At the production level, costs will increase as the industry will no longer have the same economies of scale that keep prices down. With demand being lowered by regulation, the volume that oil companies will be able to spread their costs over will shrink, making each unit more expensive to produce.

Karen Campbell, a macroeconomic policy analyst at the Heritage Foundation, says that to operate within the government-imposed limits oil companies will have to cut their production by “about 2.2% below where it would be in the baseline scenario.” In terms of costs to the industry, “Producers of refined petroleum would see their price index (costs) grow 81% more than the baseline.”

Congressional Democrats and agitators on the left would have the public believe that the additional expenses incurred by the oil industry will come out of the pockets of the obscenely (in their minds) wealthy Big Oil executives. Some of it will.
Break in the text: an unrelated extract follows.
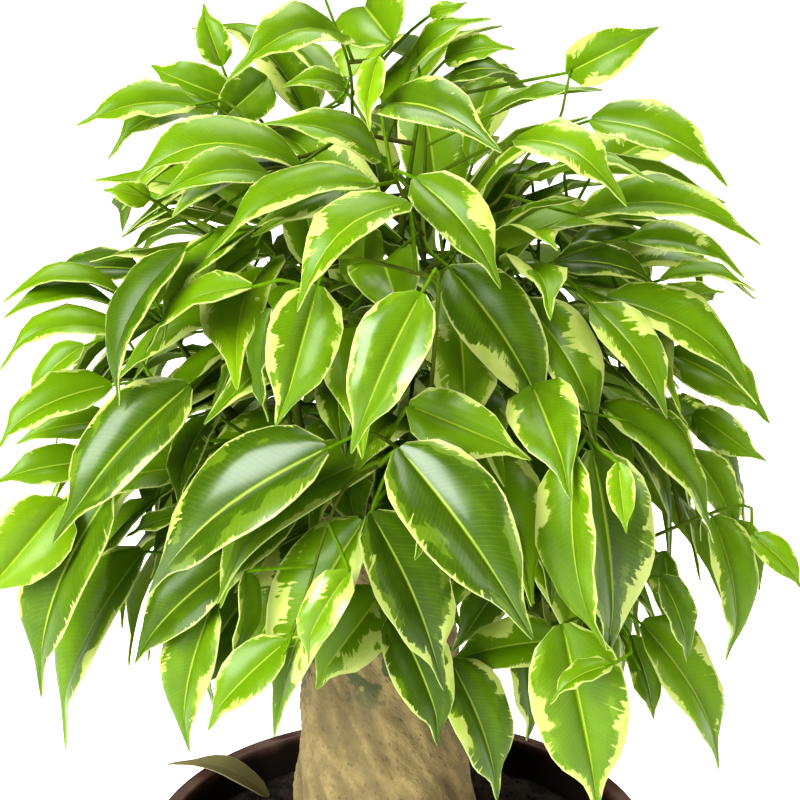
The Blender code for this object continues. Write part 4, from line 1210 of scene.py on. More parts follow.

If the companies become less profitable, workers at all levels will lose income.

But consumers, some of whom support CO2 caps, will take a hit, as prices are expected to increase by 28% over the next 20 years. Oil industry workers will be affected, as well, with as many as 14,000 in both the oil and coal industries losing their jobs, Campbell reckons.

Meanwhile, investors, some of whom also support CO2 caps, will find that their investments in the oil industry will lose strength.

“The increase in prices and decline in operations is not only bad for consumers and employees, but also bad for all the owners of these stocks — pension funds, mutual funds, 401(k)s, etc. — who would get an average 3.25 percentage points lower return on their equity — about 11%,” said Campbell.

“The power of compounding makes this loss in return, year over year, significant. A $1 million investment would grow at a slower rate over the 20 years resulting in about $20 million less wealth accumulated for the saver or fund that invested in the petroleum industry.”

It’s hard to see how this trade-off could ever be of any real benefit. In exchange for a decrease in anthropogenic emissions of carbon dioxide, American jobs must be sacrificed; investors will have to expect — and receive — lower returns; capital in an essential sector that needs investment to find and produce new sources will be depressed; and consumers will have no choice but to use a greater share of their incomes for energy.

Washington, as is too often the case, has it wrong on CO2 emissions. It is treating speculation as if it were a genuine emergency. The political leadership needs to stop, take a deep breath and rethink the trendy position on carbon.